European Troops Deploy to Greenland in Standoff with US
- Joseph Bonner

- Jan 16
- 1 min read

Tensions over the Arctic have escalated significantly as European military personnel began arriving in Greenland on Friday, a move directly supported by a coalition of major European powers. The deployment follows a landmark "Joint Statement on Greenland" issued on January 6 by President Macron of France, Chancellor Merz of Germany, and Prime Minister Starmer of the UK, alongside leaders from Italy, Poland, Spain, and Denmark. In that declaration, the leaders affirmed that "Greenland belongs to its people" and asserted that decisions regarding the territory remain the sole purview of Copenhagen and Nuuk. The arrival of these troops is being framed not as an aggression, but as a tangible commitment to the statement's promise to uphold the "sovereignty, territorial integrity, and the inviolability of borders" within the NATO framework.

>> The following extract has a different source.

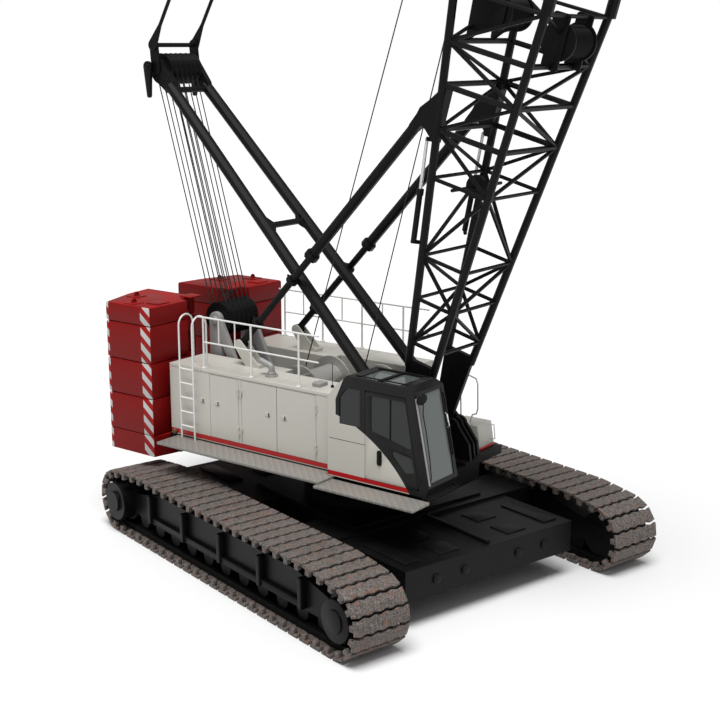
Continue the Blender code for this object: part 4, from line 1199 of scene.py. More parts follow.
@dataclass
class Crawler:
    """The belt of one track with its scalloped shoes.

    Attributes:
        offset: The distance of the belt's middle from the slewing axis.
        width: The shoes' width across the belt.
        pitch: The nominal distance from shoe to shoe.
        gap: The gap between two shoes.
        lobes: The number of scallops along a shoe's edge.
        wave: Half the depth of a scallop.
        rim: The flat at each end of a shoe.
        lug: Half the length, the inner edge from the shoe's end and the depth of its end piece.
        depth: The shoes' thickness.
        belt: How far the chain under the shoes reaches in from their tops.
        half_chain: Half the chain's width.
        wheels: The X, Z and radius of the arcs that the shoes' tops follow.
    """

    offset: float = 2.919
    width: float = 1.12
    pitch: float = 0.304
    gap: float = 0.036
    lobes: int = 5
    wave: float = 0.012
    rim: float = 0.02
    lug: Place = (0.05, 0.10, 0.15)
    depth: float = 0.055
    belt: float = 0.17
    half_chain: float = 0.33
    wheels: tuple[Place, ...] = (
        (3.475, 0.62, 0.62), (2.75, 1.031, 0.30), (-2.75, 1.031, 0.30), (-3.53, 0.62, 0.62))

    def route(self) -> list[tuple[str, tuple, float]]:
        """Lay the belt's outer edge round the wheels.

        Returns:
            The arcs and lines in order, each with its kind, its data and its length.
        """
        following = self.wheels[1:] + self.wheels[:1]
        headings = []
        for first, last in zip(self.wheels, following):
            across, rise = last[0] - first[0], last[1] - first[1]
            lean = math.asin((first[2] - last[2]) / math.hypot(across, rise))
            headings.append(math.atan2(rise, across) - math.pi / 2 + lean)
        path = []
        for number, (wheel, other) in enumerate(zip(self.wheels, following)):
            enter, leave = headings[number - 1], headings[number]
            path.append(("arc", (*wheel, enter), (leave - enter) % (2.0 * math.pi) * wheel[2]))
            ends = [Vector((x + radius * math.cos(leave), z + radius * math.sin(leave)))
                    for x, z, radius in (wheel, other)]
            path.append(("line", (*ends, leave), (ends[1] - ends[0]).length))
        return path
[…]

Greenland’s leadership has welcomed the European support, utilizing the January 6 statement to reject recent US overtures as violations of their autonomy. While the joint statement diplomatically acknowledged the United States as an "essential partner," it drew a firm red line against unilateral attempts to purchase or control the island for its strategic resources. The standoff has placed Denmark in a high-stakes diplomatic position, balancing its 1951 defense agreement with the US against this new, unified European front. Observers note that this military posturing, grounded in the explicit backing of Europe's most powerful economies, marks a new era of resource competition in the Arctic, challenging the Trump administration's "America First" strategy in the High North.